§ **What you should do**: Can you quote the records below in full, word for word?

§ **Data provided**:
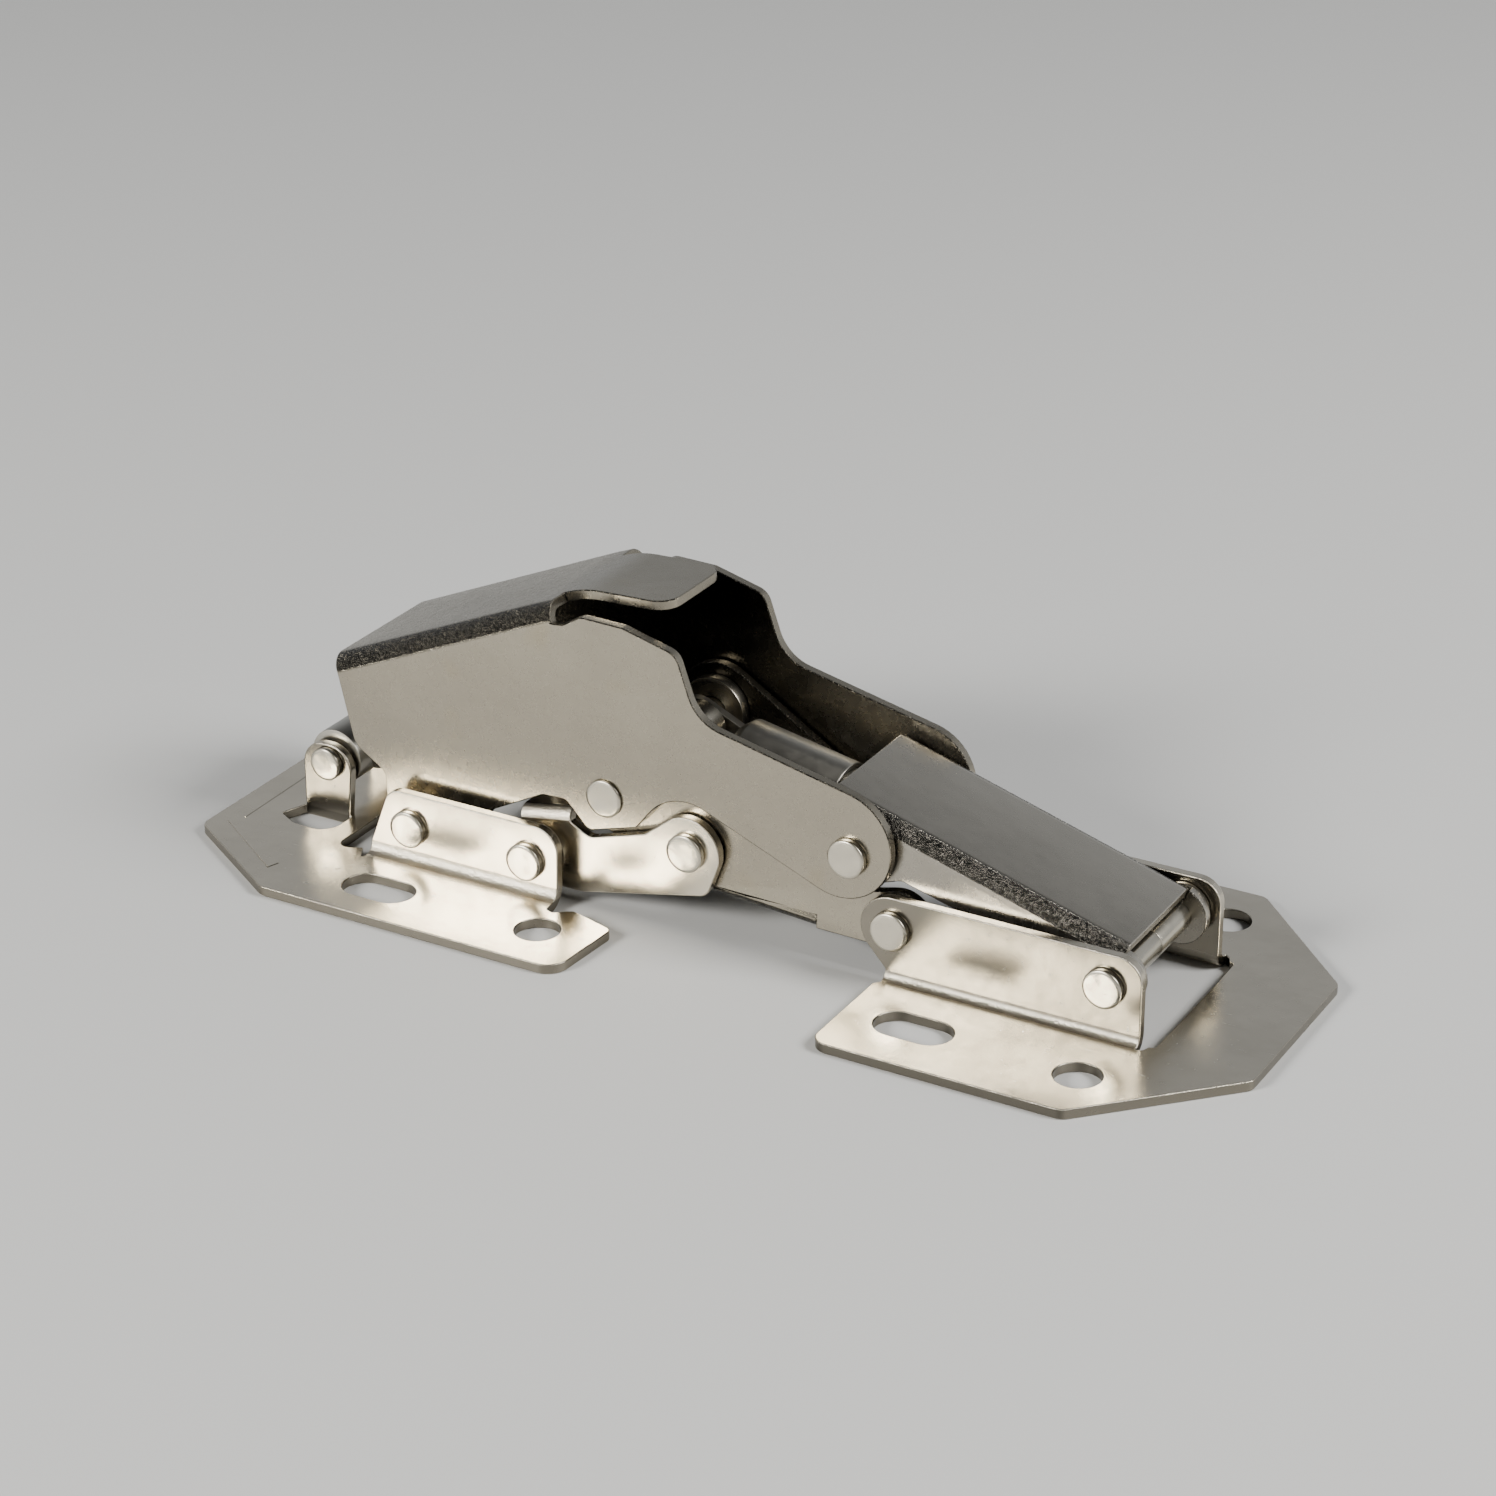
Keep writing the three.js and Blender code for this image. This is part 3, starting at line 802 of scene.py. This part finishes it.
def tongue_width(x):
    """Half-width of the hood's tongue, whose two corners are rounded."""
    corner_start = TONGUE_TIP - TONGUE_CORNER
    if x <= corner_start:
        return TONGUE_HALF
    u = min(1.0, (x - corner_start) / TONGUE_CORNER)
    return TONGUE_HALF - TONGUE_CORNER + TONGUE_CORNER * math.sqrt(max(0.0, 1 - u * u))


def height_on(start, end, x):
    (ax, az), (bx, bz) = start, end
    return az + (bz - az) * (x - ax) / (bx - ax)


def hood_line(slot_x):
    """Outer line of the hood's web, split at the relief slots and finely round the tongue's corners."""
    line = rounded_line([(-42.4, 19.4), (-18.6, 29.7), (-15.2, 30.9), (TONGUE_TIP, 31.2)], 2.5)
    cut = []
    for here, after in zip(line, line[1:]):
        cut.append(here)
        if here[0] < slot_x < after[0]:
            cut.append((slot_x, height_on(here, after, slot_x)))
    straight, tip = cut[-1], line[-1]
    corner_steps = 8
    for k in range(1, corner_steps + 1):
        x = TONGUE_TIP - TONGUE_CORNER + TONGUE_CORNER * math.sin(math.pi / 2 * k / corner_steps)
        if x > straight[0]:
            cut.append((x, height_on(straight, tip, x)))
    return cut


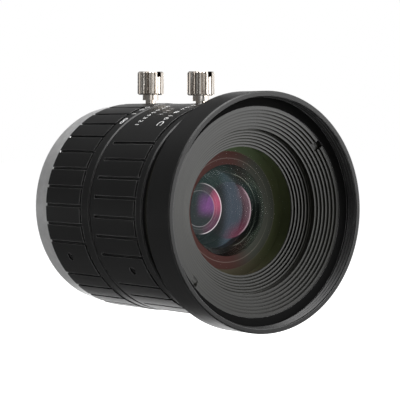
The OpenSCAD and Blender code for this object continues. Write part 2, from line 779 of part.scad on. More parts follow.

§ **Finished exercise**:
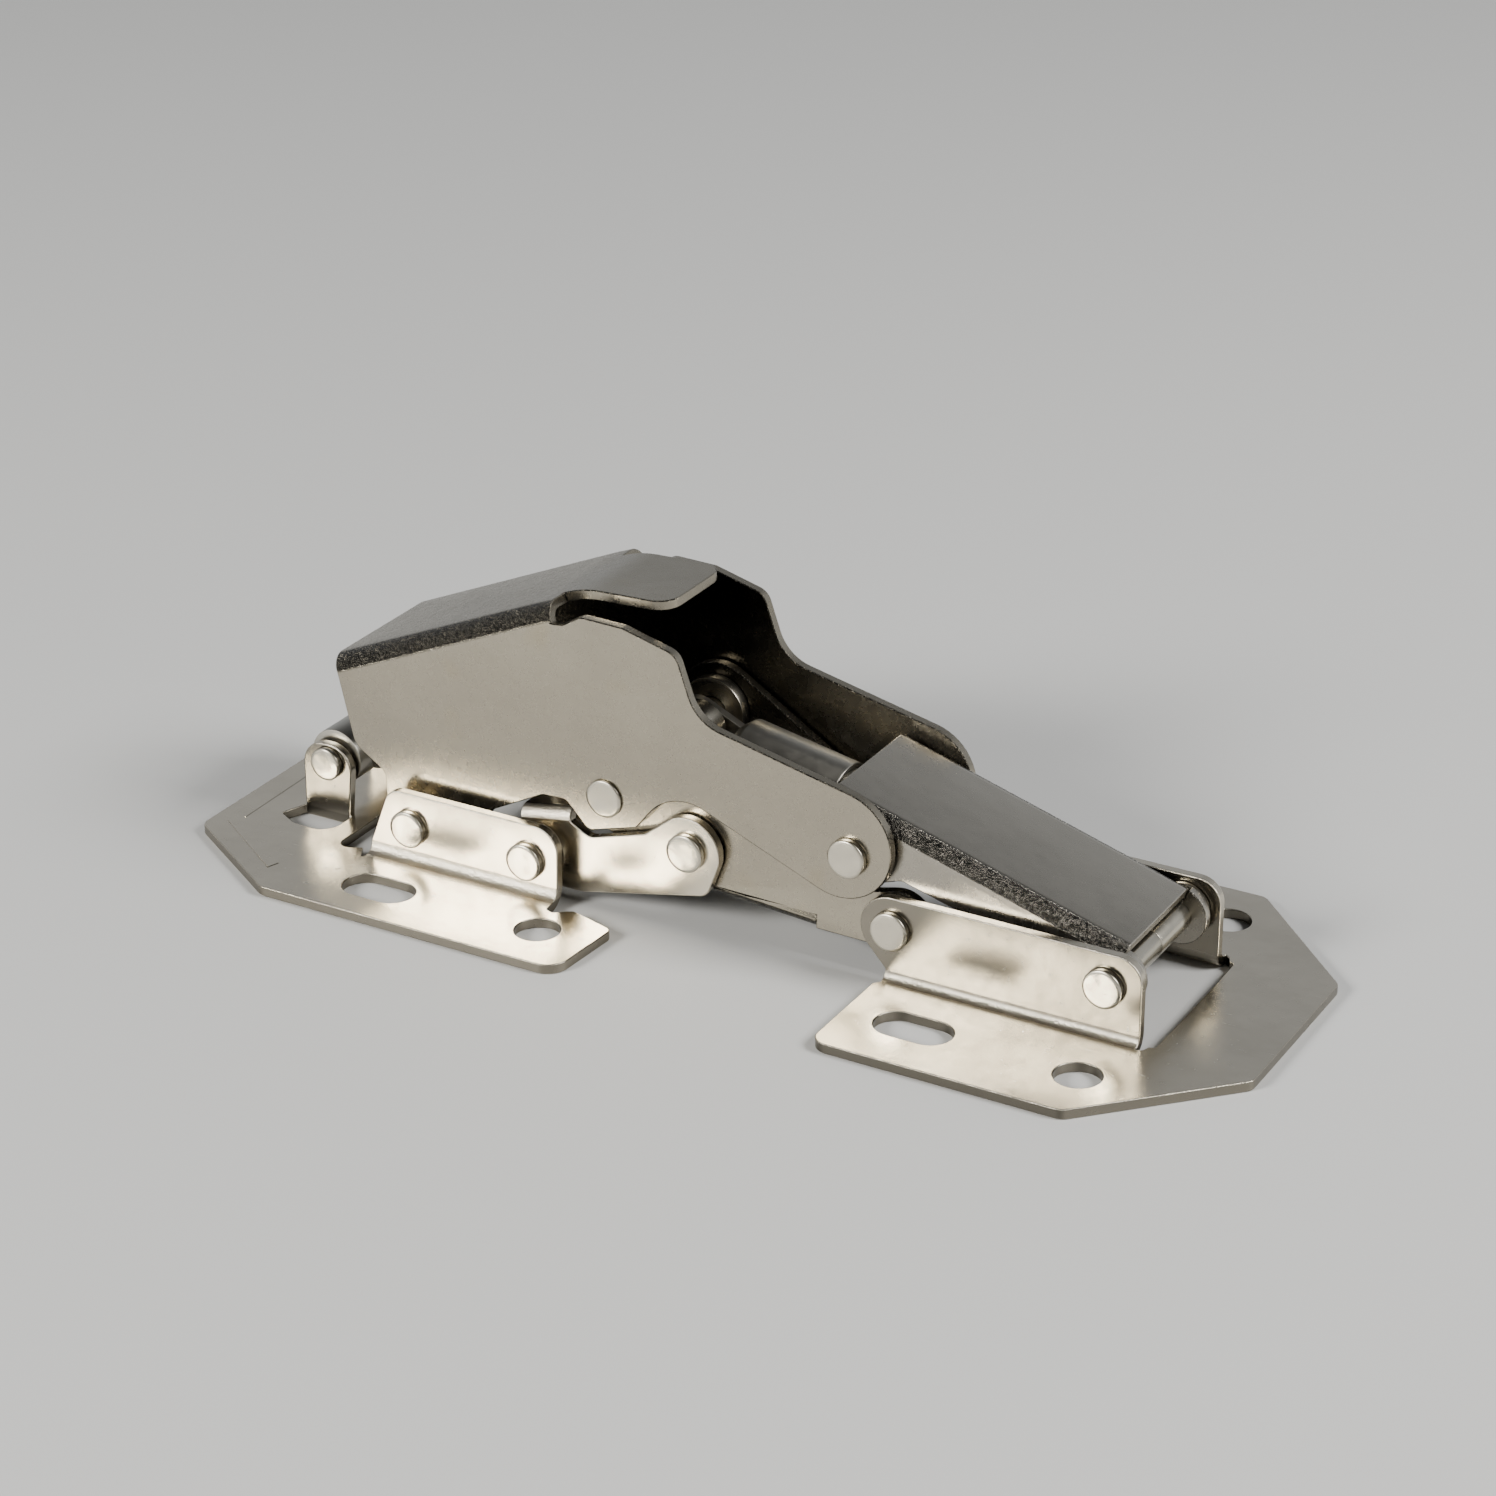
Keep writing the three.js and Blender code for this image. This is part 3, starting at line 802 of scene.py. This part finishes it.
def tongue_width(x):
    """Half-width of the hood's tongue, whose two corners are rounded."""
    corner_start = TONGUE_TIP - TONGUE_CORNER
    if x <= corner_start:
        return TONGUE_HALF
    u = min(1.0, (x - corner_start) / TONGUE_CORNER)
    return TONGUE_HALF - TONGUE_CORNER + TONGUE_CORNER * math.sqrt(max(0.0, 1 - u * u))


def height_on(start, end, x):
    (ax, az), (bx, bz) = start, end
    return az + (bz - az) * (x - ax) / (bx - ax)


def hood_line(slot_x):
    """Outer line of the hood's web, split at the relief slots and finely round the tongue's corners."""
    line = rounded_line([(-42.4, 19.4), (-18.6, 29.7), (-15.2, 30.9), (TONGUE_TIP, 31.2)], 2.5)
    cut = []
    for here, after in zip(line, line[1:]):
        cut.append(here)
        if here[0] < slot_x < after[0]:
            cut.append((slot_x, height_on(here, after, slot_x)))
    straight, tip = cut[-1], line[-1]
    corner_steps = 8
    for k in range(1, corner_steps + 1):
        x = TONGUE_TIP - TONGUE_CORNER + TONGUE_CORNER * math.sin(math.pi / 2 * k / corner_steps)
        if x > straight[0]:
            cut.append((x, height_on(straight, tip, x)))
    return cut


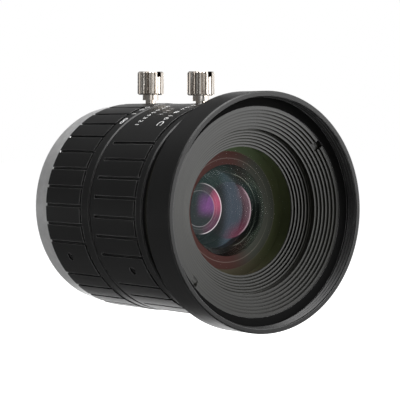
The OpenSCAD and Blender code for this object continues. Write part 2, from line 779 of part.scad on. More parts follow.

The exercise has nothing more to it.